Collected material:
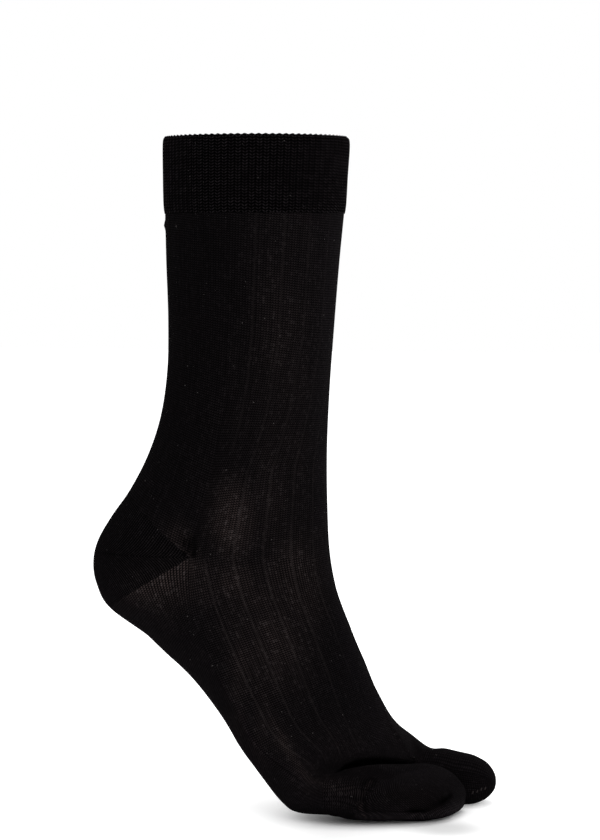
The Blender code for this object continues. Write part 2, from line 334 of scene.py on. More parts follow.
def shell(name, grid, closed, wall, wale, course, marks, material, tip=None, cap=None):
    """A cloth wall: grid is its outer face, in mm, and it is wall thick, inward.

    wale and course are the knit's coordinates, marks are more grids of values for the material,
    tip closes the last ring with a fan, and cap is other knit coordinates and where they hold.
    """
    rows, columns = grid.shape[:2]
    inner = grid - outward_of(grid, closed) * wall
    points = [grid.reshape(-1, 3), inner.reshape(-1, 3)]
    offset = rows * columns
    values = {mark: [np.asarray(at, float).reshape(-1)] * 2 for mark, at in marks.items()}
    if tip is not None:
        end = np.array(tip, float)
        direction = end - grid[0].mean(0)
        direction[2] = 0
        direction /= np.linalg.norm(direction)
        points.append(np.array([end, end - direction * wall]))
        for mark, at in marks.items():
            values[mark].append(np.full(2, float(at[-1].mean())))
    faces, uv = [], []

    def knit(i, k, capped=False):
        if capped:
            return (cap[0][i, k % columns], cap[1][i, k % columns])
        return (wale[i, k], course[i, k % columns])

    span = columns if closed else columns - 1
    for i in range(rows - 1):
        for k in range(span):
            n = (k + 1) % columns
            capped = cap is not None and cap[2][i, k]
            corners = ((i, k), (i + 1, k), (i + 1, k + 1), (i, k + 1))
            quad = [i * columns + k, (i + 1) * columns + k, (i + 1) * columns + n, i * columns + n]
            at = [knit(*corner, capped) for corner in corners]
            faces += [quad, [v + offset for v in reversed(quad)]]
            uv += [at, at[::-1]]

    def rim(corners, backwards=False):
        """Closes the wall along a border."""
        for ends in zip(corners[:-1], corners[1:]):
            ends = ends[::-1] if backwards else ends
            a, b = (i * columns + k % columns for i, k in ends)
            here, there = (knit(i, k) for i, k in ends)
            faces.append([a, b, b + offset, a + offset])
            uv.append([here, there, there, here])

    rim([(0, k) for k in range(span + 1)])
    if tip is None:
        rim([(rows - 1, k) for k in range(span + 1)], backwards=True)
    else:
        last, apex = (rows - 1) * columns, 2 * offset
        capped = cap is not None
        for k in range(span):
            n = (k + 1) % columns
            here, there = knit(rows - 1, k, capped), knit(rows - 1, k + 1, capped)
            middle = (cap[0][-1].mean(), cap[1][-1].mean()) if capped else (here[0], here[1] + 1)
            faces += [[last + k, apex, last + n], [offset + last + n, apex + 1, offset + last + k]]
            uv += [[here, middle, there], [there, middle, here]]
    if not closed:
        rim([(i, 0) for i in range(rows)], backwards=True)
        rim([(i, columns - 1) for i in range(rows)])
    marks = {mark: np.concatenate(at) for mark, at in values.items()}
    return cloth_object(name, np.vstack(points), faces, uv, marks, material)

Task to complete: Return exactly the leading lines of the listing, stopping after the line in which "wall thick, inward." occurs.

Problem solution:
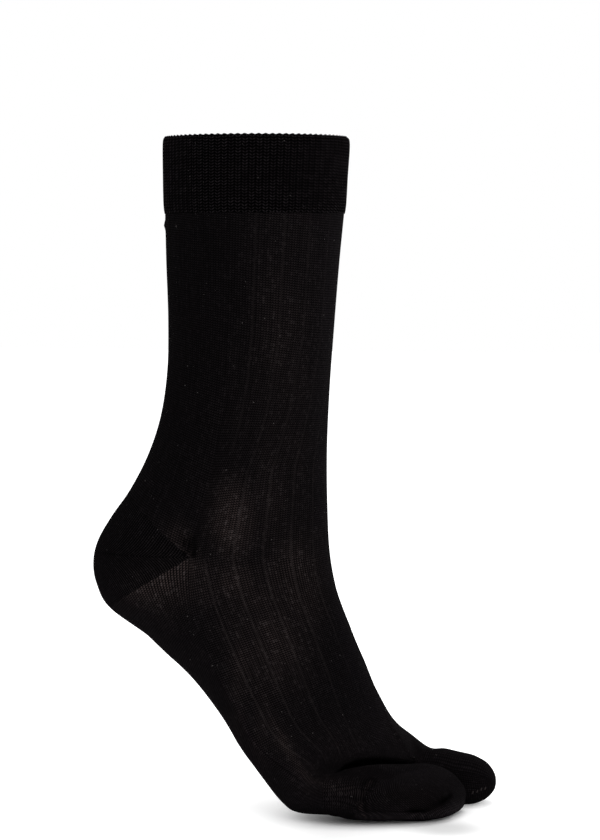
The Blender code for this object continues. Write part 2, from line 334 of scene.py on. More parts follow.
def shell(name, grid, closed, wall, wale, course, marks, material, tip=None, cap=None):
    """A cloth wall: grid is its outer face, in mm, and it is wall thick, inward.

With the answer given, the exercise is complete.